### Request:
Provide again, from the entries below, every line from the one containing "return Pos(-bar_lead, bar_y, bar_z) * bar" through the one containing "obj.parent = None", exactly as written, and no other line.

Entries with model source code:

* * * * * * *

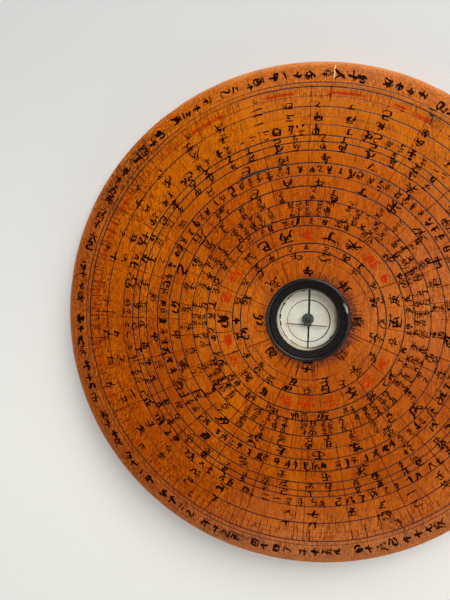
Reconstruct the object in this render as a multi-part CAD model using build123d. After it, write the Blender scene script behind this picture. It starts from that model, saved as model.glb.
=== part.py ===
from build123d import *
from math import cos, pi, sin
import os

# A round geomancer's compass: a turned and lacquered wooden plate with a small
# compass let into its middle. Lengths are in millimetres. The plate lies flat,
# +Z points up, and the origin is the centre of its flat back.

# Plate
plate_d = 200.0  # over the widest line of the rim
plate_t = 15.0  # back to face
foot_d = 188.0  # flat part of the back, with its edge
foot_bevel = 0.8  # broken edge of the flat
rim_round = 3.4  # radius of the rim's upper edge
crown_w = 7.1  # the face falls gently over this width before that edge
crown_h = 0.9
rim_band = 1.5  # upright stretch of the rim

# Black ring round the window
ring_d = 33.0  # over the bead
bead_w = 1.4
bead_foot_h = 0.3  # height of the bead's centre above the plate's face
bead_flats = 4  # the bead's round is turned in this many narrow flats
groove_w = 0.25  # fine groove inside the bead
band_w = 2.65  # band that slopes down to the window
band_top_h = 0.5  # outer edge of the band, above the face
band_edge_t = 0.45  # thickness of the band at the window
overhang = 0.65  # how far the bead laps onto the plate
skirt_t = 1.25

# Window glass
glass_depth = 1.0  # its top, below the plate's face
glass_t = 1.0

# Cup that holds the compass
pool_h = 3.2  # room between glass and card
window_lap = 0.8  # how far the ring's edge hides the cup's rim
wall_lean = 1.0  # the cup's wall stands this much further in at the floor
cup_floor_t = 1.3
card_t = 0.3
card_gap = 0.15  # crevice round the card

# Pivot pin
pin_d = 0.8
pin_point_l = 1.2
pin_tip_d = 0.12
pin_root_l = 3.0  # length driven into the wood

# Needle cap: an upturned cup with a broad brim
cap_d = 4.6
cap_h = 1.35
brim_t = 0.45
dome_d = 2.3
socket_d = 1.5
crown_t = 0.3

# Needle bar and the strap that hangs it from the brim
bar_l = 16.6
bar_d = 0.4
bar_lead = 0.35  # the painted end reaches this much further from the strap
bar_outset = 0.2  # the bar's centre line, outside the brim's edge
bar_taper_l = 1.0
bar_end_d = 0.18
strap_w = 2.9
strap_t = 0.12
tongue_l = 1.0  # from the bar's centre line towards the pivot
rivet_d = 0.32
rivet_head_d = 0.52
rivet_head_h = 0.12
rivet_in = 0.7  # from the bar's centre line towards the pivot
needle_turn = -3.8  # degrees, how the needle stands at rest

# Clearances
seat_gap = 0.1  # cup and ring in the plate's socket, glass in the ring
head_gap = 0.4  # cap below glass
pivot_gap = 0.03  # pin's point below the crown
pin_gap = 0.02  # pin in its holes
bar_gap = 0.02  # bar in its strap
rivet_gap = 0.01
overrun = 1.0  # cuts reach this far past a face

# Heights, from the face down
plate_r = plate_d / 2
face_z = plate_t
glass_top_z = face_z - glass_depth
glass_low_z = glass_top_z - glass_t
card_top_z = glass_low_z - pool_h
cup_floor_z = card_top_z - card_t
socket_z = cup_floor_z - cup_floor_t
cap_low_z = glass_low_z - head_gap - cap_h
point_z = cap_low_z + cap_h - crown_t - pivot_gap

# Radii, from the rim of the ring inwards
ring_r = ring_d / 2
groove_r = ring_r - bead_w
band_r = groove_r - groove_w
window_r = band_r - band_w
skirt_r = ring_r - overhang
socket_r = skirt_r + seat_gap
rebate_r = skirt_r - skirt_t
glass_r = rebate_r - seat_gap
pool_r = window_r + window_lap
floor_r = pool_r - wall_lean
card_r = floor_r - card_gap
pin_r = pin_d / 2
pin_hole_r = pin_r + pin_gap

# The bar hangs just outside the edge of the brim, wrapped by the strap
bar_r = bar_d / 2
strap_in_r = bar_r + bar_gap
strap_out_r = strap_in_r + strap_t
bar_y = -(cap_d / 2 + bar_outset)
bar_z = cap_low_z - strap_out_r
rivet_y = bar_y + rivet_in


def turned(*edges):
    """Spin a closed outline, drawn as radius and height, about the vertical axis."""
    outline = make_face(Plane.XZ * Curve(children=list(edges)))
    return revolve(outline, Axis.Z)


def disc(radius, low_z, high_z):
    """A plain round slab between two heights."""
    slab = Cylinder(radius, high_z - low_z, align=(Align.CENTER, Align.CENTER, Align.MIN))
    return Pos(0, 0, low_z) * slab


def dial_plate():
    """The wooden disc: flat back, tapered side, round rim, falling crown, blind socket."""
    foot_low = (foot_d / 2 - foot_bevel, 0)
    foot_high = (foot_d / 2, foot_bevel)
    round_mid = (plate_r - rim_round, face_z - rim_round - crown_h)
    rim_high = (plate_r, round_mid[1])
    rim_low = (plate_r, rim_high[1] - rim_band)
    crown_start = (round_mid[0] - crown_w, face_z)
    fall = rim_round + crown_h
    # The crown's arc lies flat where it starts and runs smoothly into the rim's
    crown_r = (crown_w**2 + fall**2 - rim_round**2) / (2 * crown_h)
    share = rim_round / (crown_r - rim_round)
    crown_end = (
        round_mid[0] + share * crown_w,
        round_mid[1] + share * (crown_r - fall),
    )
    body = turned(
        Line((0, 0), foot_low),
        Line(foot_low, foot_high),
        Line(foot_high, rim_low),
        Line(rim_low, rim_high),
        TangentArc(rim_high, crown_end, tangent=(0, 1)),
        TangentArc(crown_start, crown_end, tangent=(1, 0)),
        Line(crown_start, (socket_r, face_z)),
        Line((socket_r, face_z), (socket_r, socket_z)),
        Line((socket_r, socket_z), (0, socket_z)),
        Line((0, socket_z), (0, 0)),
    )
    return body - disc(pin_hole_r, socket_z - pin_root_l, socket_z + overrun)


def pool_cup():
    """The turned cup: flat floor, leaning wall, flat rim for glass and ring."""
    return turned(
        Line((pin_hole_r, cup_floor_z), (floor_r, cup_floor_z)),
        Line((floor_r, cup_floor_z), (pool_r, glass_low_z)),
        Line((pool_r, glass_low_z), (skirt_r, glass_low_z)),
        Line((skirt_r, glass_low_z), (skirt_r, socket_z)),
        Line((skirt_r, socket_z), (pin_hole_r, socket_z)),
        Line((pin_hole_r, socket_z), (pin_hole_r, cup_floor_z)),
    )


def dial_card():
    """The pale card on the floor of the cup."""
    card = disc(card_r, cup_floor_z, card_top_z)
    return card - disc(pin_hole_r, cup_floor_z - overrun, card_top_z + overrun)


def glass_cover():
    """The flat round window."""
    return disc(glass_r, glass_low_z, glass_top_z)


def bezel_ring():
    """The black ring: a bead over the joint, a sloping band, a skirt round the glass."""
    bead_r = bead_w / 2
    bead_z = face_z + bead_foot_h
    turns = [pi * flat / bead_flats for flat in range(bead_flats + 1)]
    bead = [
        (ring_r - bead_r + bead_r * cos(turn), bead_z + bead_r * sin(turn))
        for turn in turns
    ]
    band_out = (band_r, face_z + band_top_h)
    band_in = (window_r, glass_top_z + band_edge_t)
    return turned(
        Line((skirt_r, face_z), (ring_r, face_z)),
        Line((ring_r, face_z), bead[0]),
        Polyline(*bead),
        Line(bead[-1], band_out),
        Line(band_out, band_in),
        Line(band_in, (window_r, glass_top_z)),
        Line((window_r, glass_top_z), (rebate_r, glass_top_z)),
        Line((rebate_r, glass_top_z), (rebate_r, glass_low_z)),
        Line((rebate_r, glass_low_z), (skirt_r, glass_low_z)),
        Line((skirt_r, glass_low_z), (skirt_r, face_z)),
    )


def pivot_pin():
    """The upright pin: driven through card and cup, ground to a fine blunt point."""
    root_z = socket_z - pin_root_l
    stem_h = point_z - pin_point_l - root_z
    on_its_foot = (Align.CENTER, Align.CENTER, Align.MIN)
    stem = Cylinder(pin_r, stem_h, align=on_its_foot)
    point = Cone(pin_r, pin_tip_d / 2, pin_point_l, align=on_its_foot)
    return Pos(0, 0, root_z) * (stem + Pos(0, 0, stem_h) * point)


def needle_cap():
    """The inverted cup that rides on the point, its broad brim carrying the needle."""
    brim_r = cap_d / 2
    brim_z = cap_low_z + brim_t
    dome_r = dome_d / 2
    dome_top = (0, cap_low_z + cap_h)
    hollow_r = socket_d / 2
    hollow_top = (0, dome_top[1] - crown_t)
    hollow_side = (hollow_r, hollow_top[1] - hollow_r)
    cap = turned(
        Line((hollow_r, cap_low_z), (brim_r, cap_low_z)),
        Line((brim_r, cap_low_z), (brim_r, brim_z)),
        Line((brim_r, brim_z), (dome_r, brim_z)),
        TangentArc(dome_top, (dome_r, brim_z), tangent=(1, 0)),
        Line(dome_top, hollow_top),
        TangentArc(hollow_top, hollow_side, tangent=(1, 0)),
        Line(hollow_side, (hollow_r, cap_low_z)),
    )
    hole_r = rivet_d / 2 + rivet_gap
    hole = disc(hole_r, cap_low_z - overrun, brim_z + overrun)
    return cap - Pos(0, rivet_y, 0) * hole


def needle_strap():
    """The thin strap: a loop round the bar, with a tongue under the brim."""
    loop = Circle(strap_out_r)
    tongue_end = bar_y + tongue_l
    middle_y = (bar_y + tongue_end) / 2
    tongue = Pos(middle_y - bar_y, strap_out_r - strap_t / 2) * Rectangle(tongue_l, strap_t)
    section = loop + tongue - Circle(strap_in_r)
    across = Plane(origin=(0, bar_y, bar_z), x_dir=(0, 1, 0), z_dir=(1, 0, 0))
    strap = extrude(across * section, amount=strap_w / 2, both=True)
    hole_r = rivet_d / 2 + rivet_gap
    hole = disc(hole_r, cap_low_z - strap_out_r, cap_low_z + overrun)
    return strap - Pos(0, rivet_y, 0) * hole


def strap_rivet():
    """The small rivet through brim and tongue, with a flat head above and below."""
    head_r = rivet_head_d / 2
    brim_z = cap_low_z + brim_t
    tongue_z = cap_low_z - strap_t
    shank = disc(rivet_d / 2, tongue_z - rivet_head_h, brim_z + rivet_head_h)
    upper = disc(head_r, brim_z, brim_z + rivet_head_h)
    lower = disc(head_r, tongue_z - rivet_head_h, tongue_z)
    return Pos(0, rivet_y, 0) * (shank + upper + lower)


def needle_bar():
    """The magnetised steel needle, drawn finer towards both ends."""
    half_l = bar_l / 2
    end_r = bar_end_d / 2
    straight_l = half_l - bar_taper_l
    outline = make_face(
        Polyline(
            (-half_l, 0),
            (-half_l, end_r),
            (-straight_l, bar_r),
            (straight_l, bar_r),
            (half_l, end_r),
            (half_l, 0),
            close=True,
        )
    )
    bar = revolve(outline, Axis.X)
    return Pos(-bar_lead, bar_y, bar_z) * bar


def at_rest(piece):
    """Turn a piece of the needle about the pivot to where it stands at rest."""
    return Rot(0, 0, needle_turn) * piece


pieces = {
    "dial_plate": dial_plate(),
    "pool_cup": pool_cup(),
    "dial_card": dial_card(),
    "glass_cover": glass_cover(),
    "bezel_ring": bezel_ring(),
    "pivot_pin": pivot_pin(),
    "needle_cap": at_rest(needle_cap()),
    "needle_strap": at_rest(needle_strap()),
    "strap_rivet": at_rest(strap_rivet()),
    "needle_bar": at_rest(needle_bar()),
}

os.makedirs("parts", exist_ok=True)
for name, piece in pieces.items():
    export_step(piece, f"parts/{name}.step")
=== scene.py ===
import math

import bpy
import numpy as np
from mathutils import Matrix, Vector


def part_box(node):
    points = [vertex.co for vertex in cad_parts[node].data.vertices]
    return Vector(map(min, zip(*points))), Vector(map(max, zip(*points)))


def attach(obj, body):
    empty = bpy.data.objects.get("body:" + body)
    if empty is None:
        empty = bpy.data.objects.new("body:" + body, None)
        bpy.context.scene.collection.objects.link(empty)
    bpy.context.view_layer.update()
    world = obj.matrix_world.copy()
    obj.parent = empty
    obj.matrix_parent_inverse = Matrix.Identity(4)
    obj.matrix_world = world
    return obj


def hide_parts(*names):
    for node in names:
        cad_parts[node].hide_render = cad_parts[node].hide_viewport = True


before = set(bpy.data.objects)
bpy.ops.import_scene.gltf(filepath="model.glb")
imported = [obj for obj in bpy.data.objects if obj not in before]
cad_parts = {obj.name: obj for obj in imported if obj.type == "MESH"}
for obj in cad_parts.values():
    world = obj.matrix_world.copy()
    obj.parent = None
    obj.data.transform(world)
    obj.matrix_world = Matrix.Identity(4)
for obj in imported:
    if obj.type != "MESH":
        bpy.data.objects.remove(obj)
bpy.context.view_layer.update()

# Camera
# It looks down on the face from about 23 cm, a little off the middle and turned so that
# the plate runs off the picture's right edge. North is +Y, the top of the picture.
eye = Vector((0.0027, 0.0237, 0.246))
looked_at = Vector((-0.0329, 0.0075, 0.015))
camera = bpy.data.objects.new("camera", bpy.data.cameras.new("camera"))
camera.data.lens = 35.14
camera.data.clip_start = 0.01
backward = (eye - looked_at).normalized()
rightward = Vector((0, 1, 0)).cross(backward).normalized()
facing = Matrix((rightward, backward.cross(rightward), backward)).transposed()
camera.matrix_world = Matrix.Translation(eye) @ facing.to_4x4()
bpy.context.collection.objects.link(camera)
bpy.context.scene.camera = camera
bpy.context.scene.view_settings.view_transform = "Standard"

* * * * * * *

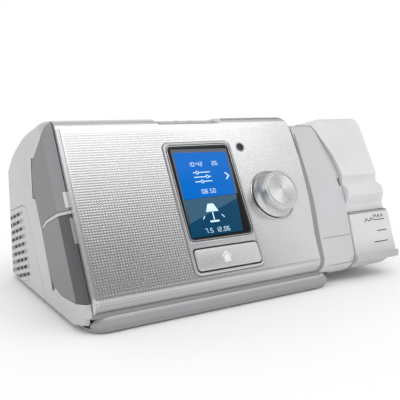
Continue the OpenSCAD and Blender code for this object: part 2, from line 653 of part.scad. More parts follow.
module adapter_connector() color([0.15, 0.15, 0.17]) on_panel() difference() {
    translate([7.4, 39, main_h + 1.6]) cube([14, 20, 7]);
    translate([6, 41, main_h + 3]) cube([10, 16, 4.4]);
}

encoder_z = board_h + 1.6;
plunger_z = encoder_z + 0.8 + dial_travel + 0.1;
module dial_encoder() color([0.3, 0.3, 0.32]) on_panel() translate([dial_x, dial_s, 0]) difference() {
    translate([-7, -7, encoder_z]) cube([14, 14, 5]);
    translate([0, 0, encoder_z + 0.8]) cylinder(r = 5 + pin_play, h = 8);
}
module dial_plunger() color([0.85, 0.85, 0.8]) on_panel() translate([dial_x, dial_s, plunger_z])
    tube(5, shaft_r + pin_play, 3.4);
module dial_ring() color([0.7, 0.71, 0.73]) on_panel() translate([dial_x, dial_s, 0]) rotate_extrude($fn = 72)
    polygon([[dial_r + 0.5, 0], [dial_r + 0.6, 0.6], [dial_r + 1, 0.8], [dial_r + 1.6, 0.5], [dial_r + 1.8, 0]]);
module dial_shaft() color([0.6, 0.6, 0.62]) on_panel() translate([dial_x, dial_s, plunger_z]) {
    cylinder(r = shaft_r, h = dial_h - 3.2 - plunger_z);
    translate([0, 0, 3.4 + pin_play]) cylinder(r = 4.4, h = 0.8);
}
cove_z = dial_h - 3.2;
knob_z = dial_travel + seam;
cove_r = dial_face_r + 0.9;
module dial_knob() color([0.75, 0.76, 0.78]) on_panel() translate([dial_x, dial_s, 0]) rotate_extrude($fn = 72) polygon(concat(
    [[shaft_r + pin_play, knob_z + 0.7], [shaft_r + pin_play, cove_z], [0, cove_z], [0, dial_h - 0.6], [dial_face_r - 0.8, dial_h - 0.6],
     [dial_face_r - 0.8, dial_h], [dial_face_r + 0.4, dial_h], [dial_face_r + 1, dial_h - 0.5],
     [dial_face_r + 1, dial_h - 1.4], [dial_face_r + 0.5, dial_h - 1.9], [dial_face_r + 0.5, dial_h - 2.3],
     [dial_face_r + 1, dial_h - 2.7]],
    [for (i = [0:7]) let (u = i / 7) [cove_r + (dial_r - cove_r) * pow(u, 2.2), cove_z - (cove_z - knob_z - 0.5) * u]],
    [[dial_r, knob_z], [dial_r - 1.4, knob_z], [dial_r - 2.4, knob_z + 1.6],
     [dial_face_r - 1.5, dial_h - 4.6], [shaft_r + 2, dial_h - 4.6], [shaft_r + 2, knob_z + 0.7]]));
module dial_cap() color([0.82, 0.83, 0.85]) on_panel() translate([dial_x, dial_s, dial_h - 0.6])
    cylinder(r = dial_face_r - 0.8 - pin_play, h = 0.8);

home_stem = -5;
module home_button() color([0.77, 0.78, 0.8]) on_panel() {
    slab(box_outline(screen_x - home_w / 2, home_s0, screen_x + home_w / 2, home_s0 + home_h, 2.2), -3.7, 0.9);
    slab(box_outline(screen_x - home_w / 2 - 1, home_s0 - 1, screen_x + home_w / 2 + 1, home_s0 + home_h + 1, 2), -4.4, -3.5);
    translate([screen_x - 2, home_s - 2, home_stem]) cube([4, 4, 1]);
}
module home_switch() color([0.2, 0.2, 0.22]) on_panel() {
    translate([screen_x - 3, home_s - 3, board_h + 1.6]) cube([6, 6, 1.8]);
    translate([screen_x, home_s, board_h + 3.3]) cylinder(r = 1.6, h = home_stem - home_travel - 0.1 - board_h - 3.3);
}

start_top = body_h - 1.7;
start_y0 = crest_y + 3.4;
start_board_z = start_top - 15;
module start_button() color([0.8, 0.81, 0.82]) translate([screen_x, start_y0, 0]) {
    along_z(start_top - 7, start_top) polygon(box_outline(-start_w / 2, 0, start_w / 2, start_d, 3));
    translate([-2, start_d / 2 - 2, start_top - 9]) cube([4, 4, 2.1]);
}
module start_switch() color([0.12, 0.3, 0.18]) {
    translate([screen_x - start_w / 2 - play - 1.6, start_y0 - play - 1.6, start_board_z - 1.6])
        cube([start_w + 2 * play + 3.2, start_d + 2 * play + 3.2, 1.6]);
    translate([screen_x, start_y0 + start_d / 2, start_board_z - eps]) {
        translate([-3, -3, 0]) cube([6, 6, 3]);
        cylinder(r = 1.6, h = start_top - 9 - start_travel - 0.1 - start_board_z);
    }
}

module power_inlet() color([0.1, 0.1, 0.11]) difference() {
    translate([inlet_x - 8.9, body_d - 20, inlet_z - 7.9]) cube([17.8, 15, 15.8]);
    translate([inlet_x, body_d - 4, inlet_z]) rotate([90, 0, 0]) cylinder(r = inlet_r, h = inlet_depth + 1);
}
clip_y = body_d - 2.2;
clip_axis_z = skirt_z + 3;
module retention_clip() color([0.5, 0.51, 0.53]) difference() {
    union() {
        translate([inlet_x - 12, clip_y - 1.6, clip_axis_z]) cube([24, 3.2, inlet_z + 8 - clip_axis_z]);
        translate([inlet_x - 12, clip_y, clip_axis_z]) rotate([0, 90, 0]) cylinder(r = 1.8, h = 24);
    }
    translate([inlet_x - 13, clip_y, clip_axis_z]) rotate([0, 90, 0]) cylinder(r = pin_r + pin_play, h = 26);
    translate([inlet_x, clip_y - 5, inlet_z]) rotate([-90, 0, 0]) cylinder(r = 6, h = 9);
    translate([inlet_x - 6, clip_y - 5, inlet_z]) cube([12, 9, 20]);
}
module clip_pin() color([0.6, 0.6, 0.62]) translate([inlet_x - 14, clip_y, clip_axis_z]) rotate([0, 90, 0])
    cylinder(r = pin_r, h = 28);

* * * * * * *

### Reply to the exercise:
    return Pos(-bar_lead, bar_y, bar_z) * bar


def at_rest(piece):
    """Turn a piece of the needle about the pivot to where it stands at rest."""
    return Rot(0, 0, needle_turn) * piece


pieces = {
    "dial_plate": dial_plate(),
    "pool_cup": pool_cup(),
    "dial_card": dial_card(),
    "glass_cover": glass_cover(),
    "bezel_ring": bezel_ring(),
    "pivot_pin": pivot_pin(),
    "needle_cap": at_rest(needle_cap()),
    "needle_strap": at_rest(needle_strap()),
    "strap_rivet": at_rest(strap_rivet()),
    "needle_bar": at_rest(needle_bar()),
}

os.makedirs("parts", exist_ok=True)
for name, piece in pieces.items():
    export_step(piece, f"parts/{name}.step")
=== scene.py ===
import math

import bpy
import numpy as np
from mathutils import Matrix, Vector


def part_box(node):
    points = [vertex.co for vertex in cad_parts[node].data.vertices]
    return Vector(map(min, zip(*points))), Vector(map(max, zip(*points)))


def attach(obj, body):
    empty = bpy.data.objects.get("body:" + body)
    if empty is None:
        empty = bpy.data.objects.new("body:" + body, None)
        bpy.context.scene.collection.objects.link(empty)
    bpy.context.view_layer.update()
    world = obj.matrix_world.copy()
    obj.parent = empty
    obj.matrix_parent_inverse = Matrix.Identity(4)
    obj.matrix_world = world
    return obj


def hide_parts(*names):
    for node in names:
        cad_parts[node].hide_render = cad_parts[node].hide_viewport = True


before = set(bpy.data.objects)
bpy.ops.import_scene.gltf(filepath="model.glb")
imported = [obj for obj in bpy.data.objects if obj not in before]
cad_parts = {obj.name: obj for obj in imported if obj.type == "MESH"}
for obj in cad_parts.values():
    world = obj.matrix_world.copy()
    obj.parent = None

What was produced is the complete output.